“Butter tea, known as ‘Bhue Cha’ in Tibetan and ‘Su Cha’ in the Sherpa community, is a cherished beverage in the Himalayan regions.
This centuries-old tradition made from Chya Bhakchu (compressed tea leaves), Mha(yak butter), hot water, and Chha (salt to create a salty, caloric, and energizing drink). In the high-altitude conditions of the Himalayas, butter tea is a daily ritual and a vital part of the sparse diet, offering essential nourishment and calories. Originally born out of survival, the combination of butter tea has deep cultural roots, supported by Tibetan medicine for its supposed benefits in sharpening the mind and body.
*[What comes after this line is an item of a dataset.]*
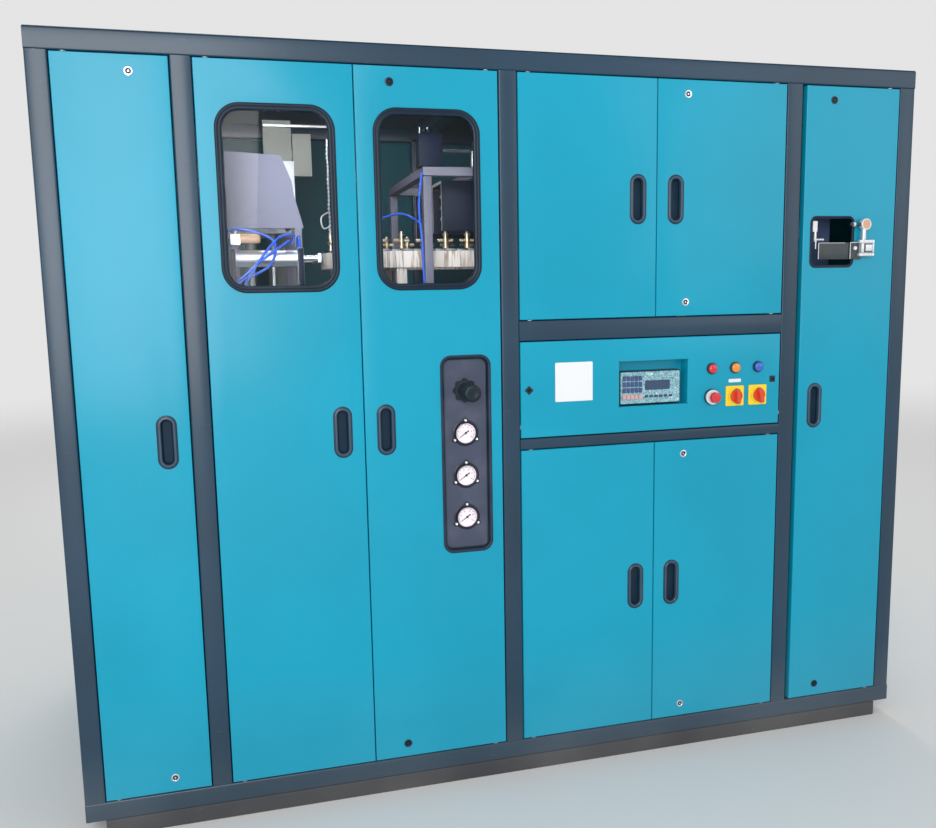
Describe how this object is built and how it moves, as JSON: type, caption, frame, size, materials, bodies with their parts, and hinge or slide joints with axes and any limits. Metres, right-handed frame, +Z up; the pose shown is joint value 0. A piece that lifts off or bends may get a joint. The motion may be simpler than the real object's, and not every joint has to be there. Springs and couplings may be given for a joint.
{
  "type": "bottle blow moulding machine",
  "caption": "Free-standing bottle blow moulding machine: steel cabinet with flush hinged doors, windows, operator panel, blowing station and preform oven on a chain loop.",
  "frame": {"origin": "middle of the footprint on the floor, on the underside of the middle plinth bar", "axes": "+X along the front to the right as seen from the operator side, +Y from front to back, +Z up"},
  "size_m": [2.42, 1.278, 2.0016],
  "materials": {
    "frame_paint": "satin",
    "door_paint": "gloss",
    "plinth_black": "matte",
    "table_steel": "satin",
    "clamp_paint": "satin",
    "cylinder_metal": "satin",
    "track_metal": "satin",
    "chain_brass": "satin",
    "wheel_steel": "satin",
    "motor_paint": "satin",
    "hood_black": "satin",
    "gear_plastic": "matte",
    "receiver_paint": "gloss",
    "pipe_blue": "gloss",
    "lock_metal": "polished",
    "lock_black": "satin",
    "mould_metal": "satin",
    "rod_chrome": "polished",
    "needle_black": "matte",
    "knob_black": "matte",
    "stop_red": "gloss",
    "handle_red": "gloss",
    "gasket_rubber": "matte",
    "pane_clear": "clear",
    "tray_plastic": "satin",
    "case_black": "gloss",
    "terminal_grey": "satin",
    "lamp_lens": "gloss",
    "switch_plastic": "gloss",
    "plate_white": "gloss",
    "valve_metal": "satin"
  },
  "bodies": {
    "cabinet": {"plinth": "plinth_black", "main_frame": "frame_paint", "roof_panel": "frame_paint", "lift_off_panels": "door_paint", "base_tray": "frame_paint", "machine_table": "table_steel", "clamp_frame": "clamp_paint", "air_cylinders": "cylinder_metal", "carrier_track": "track_metal", "carrier_chain": "chain_brass", "chain_wheels": "wheel_steel", "drive_motor": "motor_paint", "oven_hoods": "hood_black", "electrical_gear": "gear_plastic", "air_supply": "receiver_paint", "air_pipes": "pipe_blue"},
    "left_door": {"left_door": "door_paint"},
    "mould_door": {"mould_door": "door_paint", "mould_gasket": "gasket_rubber", "mould_pane": "pane_clear"},
    "gauge_door": {"gauge_door": "door_paint", "gauge_gasket": "gasket_rubber", "gauge_pane": "pane_clear", "gauge_tray": "tray_plastic", "gauge_cases": "case_black"},
    "upper_left_door": {"upper_left_door": "door_paint"},
    "upper_right_door": {"upper_right_door": "door_paint"},
    "lower_left_door": {"lower_left_door": "door_paint"},
    "lower_right_door": {"lower_right_door": "door_paint"},
    "right_door": {"right_door": "door_paint", "air_valve": "valve_metal"},
    "control_panel": {"control_panel": "door_paint", "terminal": "terminal_grey", "pilot_lamps": "lamp_lens", "switch_bodies": "switch_plastic", "name_plate": "plate_white"},
    "left_door_top_lock": {"left_door_top_lock": "lock_metal"},
    "left_door_low_lock": {"left_door_low_lock": "lock_metal"},
    "gauge_door_top_lock": {"gauge_door_top_lock": "lock_black"},
    "gauge_door_low_lock": {"gauge_door_low_lock": "lock_black"},
    "upper_door_top_lock": {"upper_door_top_lock": "lock_metal"},
    "upper_door_low_lock": {"upper_door_low_lock": "lock_metal"},
    "lower_door_top_lock": {"lower_door_top_lock": "lock_metal"},
    "lower_door_low_lock": {"lower_door_low_lock": "lock_metal"},
    "right_door_top_lock": {"right_door_top_lock": "lock_black"},
    "right_door_low_lock": {"right_door_low_lock": "lock_black"},
    "panel_left_lock": {"panel_left_lock": "lock_black"},
    "panel_right_lock": {"panel_right_lock": "lock_black"},
    "front_clamp": {"front_clamp": "mould_metal"},
    "rear_clamp": {"rear_clamp": "mould_metal"},
    "blow_nozzles": {"blow_nozzles": "rod_chrome"},
    "stretch_rods": {"stretch_rods": "rod_chrome"},
    "transfer_rod": {"transfer_rod": "rod_chrome"},
    "gauge_needle_1": {"gauge_needle_1": "needle_black"},
    "gauge_needle_2": {"gauge_needle_2": "needle_black"},
    "gauge_needle_3": {"gauge_needle_3": "needle_black"},
    "regulator_knob": {"regulator_knob": "knob_black"},
    "stop_button": {"stop_button": "stop_red"},
    "main_switch_handle": {"main_switch_handle": "handle_red"},
    "heater_switch_handle": {"heater_switch_handle": "handle_red"}
  },
  "joints": [
    {"name": "left_door_hinge", "type": "hinge", "parent": "cabinet", "child": "left_door", "pos_m": [-1.1275, -0.59, 0.0975], "axis": [0, 0, -1], "range_deg": [0, 110]},
    {"name": "mould_door_hinge", "type": "hinge", "parent": "cabinet", "child": "mould_door", "pos_m": [-0.811, -0.59, 0.0975], "axis": [0, 0, -1], "range_deg": [0, 90]},
    {"name": "gauge_door_hinge", "type": "hinge", "parent": "cabinet", "child": "gauge_door", "pos_m": [-0.111, -0.59, 0.0975], "axis": [0, 0, 1], "range_deg": [0, 90]},
    {"name": "upper_left_door_hinge", "type": "hinge", "parent": "cabinet", "child": "upper_left_door", "pos_m": [0.004, -0.59, 1.3015], "axis": [0, 0, -1], "range_deg": [0, 90]},
    {"name": "upper_right_door_hinge", "type": "hinge", "parent": "cabinet", "child": "upper_right_door", "pos_m": [0.7495, -0.59, 1.3015], "axis": [0, 0, 1], "range_deg": [0, 90]},
    {"name": "lower_left_door_hinge", "type": "hinge", "parent": "cabinet", "child": "lower_left_door", "pos_m": [0.004, -0.59, 0.0975], "axis": [0, 0, -1], "range_deg": [0, 90]},
    {"name": "lower_right_door_hinge", "type": "hinge", "parent": "cabinet", "child": "lower_right_door", "pos_m": [0.7495, -0.59, 0.0975], "axis": [0, 0, 1], "range_deg": [0, 90]},
    {"name": "right_door_hinge", "type": "hinge", "parent": "cabinet", "child": "right_door", "pos_m": [1.1275, -0.59, 0.0975], "axis": [0, 0, 1], "range_deg": [0, 110]},
    {"name": "control_panel_hinge", "type": "hinge", "parent": "cabinet", "child": "control_panel", "pos_m": [-0.026, -0.59, 1.0065], "axis": [1, 0, 0], "range_deg": [0, 90]},
    {"name": "left_door_top_lock_turn", "type": "hinge", "parent": "left_door", "child": "left_door_top_lock", "pos_m": [-0.986, -0.6, 1.909], "axis": [0, 1, 0], "range_deg": [0, 90]},
    {"name": "left_door_low_lock_turn", "type": "hinge", "parent": "left_door", "child": "left_door_low_lock", "pos_m": [-0.986, -0.6, 0.136], "axis": [0, -1, 0], "range_deg": [0, 90]},
    {"name": "gauge_door_top_lock_turn", "type": "hinge", "parent": "gauge_door", "child": "gauge_door_top_lock", "pos_m": [-0.3665, -0.6, 1.909], "axis": [0, -1, 0], "range_deg": [0, 90]},
    {"name": "gauge_door_low_lock_turn", "type": "hinge", "parent": "gauge_door", "child": "gauge_door_low_lock", "pos_m": [-0.3665, -0.6, 0.136], "axis": [0, 1, 0], "range_deg": [0, 90]},
    {"name": "upper_door_top_lock_turn", "type": "hinge", "parent": "upper_right_door", "child": "upper_door_top_lock", "pos_m": [0.468, -0.6, 1.909], "axis": [0, -1, 0], "range_deg": [0, 90]},
    {"name": "upper_door_low_lock_turn", "type": "hinge", "parent": "upper_right_door", "child": "upper_door_low_lock", "pos_m": [0.468, -0.6, 1.34], "axis": [0, 1, 0], "range_deg": [0, 90]},
    {"name": "lower_door_top_lock_turn", "type": "hinge", "parent": "lower_right_door", "child": "lower_door_top_lock", "pos_m": [0.468, -0.6, 0.903], "axis": [0, -1, 0], "range_deg": [0, 90]},
    {"name": "lower_door_low_lock_turn", "type": "hinge", "parent": "lower_right_door", "child": "lower_door_low_lock", "pos_m": [0.468, -0.6, 0.136], "axis": [0, 1, 0], "range_deg": [0, 90]},
    {"name": "right_door_top_lock_turn", "type": "hinge", "parent": "right_door", "child": "right_door_top_lock", "pos_m": [0.9355, -0.6, 1.909], "axis": [0, -1, 0], "range_deg": [0, 90]},
    {"name": "right_door_low_lock_turn", "type": "hinge", "parent": "right_door", "child": "right_door_low_lock", "pos_m": [0.9355, -0.6, 0.136], "axis": [0, 1, 0], "range_deg": [0, 90]},
    {"name": "panel_left_lock_turn", "type": "hinge", "parent": "control_panel", "child": "panel_left_lock", "pos_m": [-0.002, -0.6, 1.109], "axis": [0, 1, 0], "range_deg": [0, 90]},
    {"name": "panel_right_lock_turn", "type": "hinge", "parent": "control_panel", "child": "panel_right_lock", "pos_m": [0.7555, -0.6, 1.109], "axis": [0, -1, 0], "range_deg": [0, 90]},
    {"name": "front_clamp_slide", "type": "slide", "parent": "cabinet", "child": "front_clamp", "axis": [0, 1, 0], "range_m": [0, 0.0428]},
    {"name": "rear_clamp_slide", "type": "slide", "parent": "cabinet", "child": "rear_clamp", "axis": [0, -1, 0], "range_m": [0, 0.0428]},
    {"name": "blow_nozzle_lift", "type": "slide", "parent": "cabinet", "child": "blow_nozzles", "axis": [0, 0, 1], "range_m": [0, 0.038]},
    {"name": "stretch_rod_lift", "type": "slide", "parent": "cabinet", "child": "stretch_rods", "axis": [0, 0, 1], "range_m": [0, 0.15]},
    {"name": "transfer_slide", "type": "slide", "parent": "cabinet", "child": "transfer_rod", "axis": [1, 0, 0], "range_m": [-0.025, 0.04]},
    {"name": "gauge_needle_1_turn", "type": "hinge", "parent": "gauge_door", "child": "gauge_needle_1", "pos_m": [-0.1815, -0.59, 0.9994], "axis": [0, 1, 0], "range_deg": [0, 270], "stiffness_Nm_per_rad": 0.002},
    {"name": "gauge_needle_2_turn", "type": "hinge", "parent": "gauge_door", "child": "gauge_needle_2", "pos_m": [-0.1815, -0.59, 0.8826], "axis": [0, 1, 0], "range_deg": [0, 270], "stiffness_Nm_per_rad": 0.002},
    {"name": "gauge_needle_3_turn", "type": "hinge", "parent": "gauge_door", "child": "gauge_needle_3", "pos_m": [-0.1815, -0.59, 0.7658], "axis": [0, 1, 0], "range_deg": [0, 270], "stiffness_Nm_per_rad": 0.002},
    {"name": "regulator_knob_turn", "type": "hinge", "parent": "gauge_door", "child": "regulator_knob", "pos_m": [-0.1815, -0.6, 1.1162], "axis": [0, 1, 0], "range_deg": [0, 1080]},
    {"name": "stop_button_press", "type": "slide", "parent": "control_panel", "child": "stop_button", "axis": [0, 1, 0], "range_m": [0, 0.006]},
    {"name": "main_switch_handle_turn", "type": "hinge", "parent": "control_panel", "child": "main_switch_handle", "pos_m": [0.631, -0.6, 1.0645], "axis": [0, 1, 0], "range_deg": [0, 90]},
    {"name": "heater_switch_handle_turn", "type": "hinge", "parent": "control_panel", "child": "heater_switch_handle", "pos_m": [0.706, -0.6, 1.0645], "axis": [0, 1, 0], "range_deg": [0, 90]}
  ],
  "couplings": [
    {"joint": "rear_clamp_slide", "follows": "front_clamp_slide", "ratio": 1}
  ]
}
Introduced to the region in the tenth century, tea became a means of survival, utilizing available resources. The process involves boiling tea leaves until dark brown, straining, and then churning with yak butter and salt. Traditionally stirred in a wooden barrel, modern methods use electric mixers. The resulting tea, served in cups, leaves a distinctive salty flavor. Given the cold Himalayan weather, people consume butter tea throughout the day to stay warm and hydrated.
Butter tea’s unique taste becomes addictive. Butter tea is often enjoyed with Tsampa, a nutritious barley-based snack, by mountain people. The evolution from survival necessity to cultural staple highlights the enduring significance of butter tea in the Himalayan way of life.”